- **Dataset extract**:
** Start **

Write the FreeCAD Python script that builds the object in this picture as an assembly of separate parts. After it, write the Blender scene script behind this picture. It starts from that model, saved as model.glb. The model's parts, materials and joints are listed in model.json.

** End **
** Start **

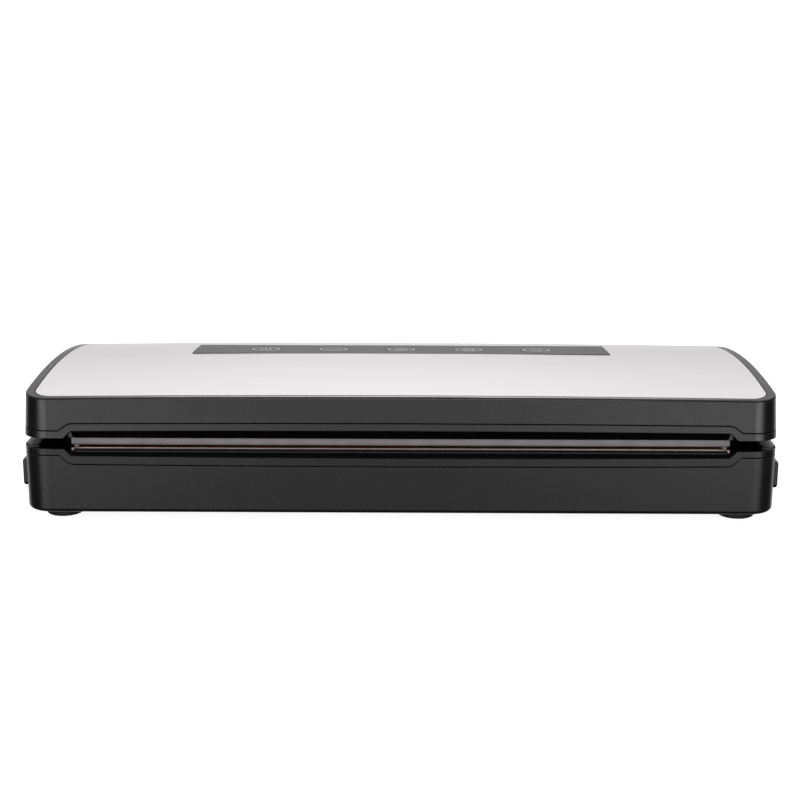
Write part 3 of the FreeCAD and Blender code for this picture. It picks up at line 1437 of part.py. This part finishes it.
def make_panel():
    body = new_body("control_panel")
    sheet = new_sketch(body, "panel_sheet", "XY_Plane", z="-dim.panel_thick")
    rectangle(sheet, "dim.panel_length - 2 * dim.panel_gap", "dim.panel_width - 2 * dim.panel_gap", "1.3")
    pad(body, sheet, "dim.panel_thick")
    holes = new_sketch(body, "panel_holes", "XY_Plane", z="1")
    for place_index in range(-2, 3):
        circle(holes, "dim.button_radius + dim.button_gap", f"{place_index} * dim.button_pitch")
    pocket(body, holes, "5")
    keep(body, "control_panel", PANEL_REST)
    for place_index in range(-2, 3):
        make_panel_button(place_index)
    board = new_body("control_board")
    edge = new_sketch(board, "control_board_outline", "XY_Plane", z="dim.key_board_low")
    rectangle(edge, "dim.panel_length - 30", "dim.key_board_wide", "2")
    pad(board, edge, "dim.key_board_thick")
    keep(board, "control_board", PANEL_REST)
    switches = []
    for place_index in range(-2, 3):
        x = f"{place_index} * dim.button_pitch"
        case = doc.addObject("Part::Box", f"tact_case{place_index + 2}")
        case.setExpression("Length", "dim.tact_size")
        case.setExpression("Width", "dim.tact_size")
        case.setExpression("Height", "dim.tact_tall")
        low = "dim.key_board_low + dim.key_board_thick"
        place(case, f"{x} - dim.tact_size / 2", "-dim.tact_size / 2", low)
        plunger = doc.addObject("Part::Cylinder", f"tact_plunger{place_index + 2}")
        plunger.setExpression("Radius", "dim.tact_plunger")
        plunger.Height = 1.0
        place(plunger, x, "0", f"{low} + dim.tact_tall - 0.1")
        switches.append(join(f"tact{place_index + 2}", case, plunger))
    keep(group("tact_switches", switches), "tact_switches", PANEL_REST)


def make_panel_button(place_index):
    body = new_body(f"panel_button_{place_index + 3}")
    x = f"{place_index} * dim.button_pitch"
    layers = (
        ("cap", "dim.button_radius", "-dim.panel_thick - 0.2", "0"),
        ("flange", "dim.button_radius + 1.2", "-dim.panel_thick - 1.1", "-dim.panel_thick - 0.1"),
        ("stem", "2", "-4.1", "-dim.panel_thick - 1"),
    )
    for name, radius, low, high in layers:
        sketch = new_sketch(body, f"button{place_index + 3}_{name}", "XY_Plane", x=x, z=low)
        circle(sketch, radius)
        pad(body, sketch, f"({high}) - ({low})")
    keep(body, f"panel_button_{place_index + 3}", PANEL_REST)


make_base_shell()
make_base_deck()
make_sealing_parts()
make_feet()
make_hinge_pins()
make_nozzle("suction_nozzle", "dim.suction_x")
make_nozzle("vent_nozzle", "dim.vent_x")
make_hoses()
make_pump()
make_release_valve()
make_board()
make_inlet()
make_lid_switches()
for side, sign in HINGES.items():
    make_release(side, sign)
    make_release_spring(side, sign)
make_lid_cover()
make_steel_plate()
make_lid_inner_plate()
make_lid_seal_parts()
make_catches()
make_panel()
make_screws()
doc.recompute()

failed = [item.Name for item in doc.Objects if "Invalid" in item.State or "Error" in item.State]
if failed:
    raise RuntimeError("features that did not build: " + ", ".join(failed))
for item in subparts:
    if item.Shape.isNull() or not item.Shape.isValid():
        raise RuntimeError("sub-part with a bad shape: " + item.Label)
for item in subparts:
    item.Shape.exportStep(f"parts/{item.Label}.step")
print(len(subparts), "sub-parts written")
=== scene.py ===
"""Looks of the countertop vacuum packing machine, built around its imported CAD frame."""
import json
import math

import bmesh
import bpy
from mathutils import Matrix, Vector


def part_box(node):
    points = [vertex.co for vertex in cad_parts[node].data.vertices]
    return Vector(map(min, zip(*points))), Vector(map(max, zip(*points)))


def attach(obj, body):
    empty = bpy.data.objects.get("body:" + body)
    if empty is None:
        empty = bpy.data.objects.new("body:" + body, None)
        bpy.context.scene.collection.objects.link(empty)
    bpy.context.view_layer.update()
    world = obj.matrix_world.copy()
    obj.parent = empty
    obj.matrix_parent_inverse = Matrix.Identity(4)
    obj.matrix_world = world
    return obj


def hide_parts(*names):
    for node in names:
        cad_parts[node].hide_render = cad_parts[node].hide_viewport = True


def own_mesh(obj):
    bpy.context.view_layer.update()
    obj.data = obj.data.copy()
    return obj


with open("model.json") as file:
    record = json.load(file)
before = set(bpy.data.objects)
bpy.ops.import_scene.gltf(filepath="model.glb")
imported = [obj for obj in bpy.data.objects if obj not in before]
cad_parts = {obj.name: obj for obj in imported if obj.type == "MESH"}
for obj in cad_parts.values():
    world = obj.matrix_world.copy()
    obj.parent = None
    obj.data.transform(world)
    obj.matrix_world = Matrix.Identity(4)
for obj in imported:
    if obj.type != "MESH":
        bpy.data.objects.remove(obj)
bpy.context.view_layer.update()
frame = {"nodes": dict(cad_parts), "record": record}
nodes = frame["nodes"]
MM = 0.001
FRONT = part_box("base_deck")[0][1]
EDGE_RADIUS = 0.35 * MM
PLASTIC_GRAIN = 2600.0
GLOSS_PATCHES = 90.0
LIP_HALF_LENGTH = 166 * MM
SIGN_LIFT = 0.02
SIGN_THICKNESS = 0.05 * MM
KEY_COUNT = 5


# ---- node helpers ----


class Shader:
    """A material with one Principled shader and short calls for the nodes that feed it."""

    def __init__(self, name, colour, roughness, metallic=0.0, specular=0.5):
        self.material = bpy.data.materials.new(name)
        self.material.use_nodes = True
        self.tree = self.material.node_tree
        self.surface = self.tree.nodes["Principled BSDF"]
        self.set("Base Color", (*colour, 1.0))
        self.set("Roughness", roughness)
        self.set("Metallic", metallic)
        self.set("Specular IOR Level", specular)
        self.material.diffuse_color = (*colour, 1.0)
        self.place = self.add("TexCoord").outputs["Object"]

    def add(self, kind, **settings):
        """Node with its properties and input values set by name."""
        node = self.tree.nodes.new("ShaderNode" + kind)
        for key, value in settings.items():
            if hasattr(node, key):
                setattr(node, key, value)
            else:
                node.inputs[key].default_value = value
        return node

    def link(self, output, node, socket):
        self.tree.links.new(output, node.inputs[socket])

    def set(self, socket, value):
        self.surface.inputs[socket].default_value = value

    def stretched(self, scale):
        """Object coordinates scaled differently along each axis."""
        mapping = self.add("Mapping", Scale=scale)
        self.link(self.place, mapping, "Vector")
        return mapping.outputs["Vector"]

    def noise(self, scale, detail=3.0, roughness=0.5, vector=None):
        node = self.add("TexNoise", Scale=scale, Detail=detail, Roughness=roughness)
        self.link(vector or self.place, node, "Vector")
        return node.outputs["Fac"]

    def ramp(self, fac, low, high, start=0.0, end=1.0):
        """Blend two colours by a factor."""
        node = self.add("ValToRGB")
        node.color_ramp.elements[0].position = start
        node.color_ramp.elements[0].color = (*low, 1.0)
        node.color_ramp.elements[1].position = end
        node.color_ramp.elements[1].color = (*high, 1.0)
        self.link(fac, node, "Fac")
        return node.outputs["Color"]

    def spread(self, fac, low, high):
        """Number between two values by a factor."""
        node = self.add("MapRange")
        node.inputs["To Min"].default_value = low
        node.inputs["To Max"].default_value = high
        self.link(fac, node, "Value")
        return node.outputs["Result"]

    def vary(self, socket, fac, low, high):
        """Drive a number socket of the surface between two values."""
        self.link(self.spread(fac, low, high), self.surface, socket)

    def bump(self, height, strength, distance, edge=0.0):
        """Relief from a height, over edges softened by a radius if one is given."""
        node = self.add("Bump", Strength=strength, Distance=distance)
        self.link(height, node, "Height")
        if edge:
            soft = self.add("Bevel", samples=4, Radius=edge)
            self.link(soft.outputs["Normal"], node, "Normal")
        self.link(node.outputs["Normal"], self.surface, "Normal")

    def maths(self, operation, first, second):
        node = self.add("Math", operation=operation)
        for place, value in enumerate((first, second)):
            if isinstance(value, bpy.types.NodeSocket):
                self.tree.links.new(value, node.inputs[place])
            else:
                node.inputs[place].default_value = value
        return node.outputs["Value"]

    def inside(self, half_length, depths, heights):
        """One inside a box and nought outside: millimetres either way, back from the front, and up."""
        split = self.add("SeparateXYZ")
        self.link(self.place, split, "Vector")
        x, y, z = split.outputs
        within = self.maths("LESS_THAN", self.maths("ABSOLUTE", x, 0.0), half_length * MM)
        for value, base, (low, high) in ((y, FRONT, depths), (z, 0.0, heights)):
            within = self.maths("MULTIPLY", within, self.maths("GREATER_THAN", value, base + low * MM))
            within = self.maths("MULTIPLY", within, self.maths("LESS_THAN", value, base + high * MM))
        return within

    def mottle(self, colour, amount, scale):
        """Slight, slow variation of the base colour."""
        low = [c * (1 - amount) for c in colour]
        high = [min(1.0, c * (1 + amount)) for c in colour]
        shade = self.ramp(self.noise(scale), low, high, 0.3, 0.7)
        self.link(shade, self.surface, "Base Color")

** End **

- **The problem**: Copy every line of the listing where the word "that" appears.

- **Answer to this exercise**:
Write the FreeCAD Python script that builds the object in this picture as an assembly of separate parts. After it, write the Blender scene script behind this picture. It starts from that model, saved as model.glb. The model's parts, materials and joints are listed in model.json.
    raise RuntimeError("features that did not build: " + ", ".join(failed))
    """A material with one Principled shader and short calls for the nodes that feed it."""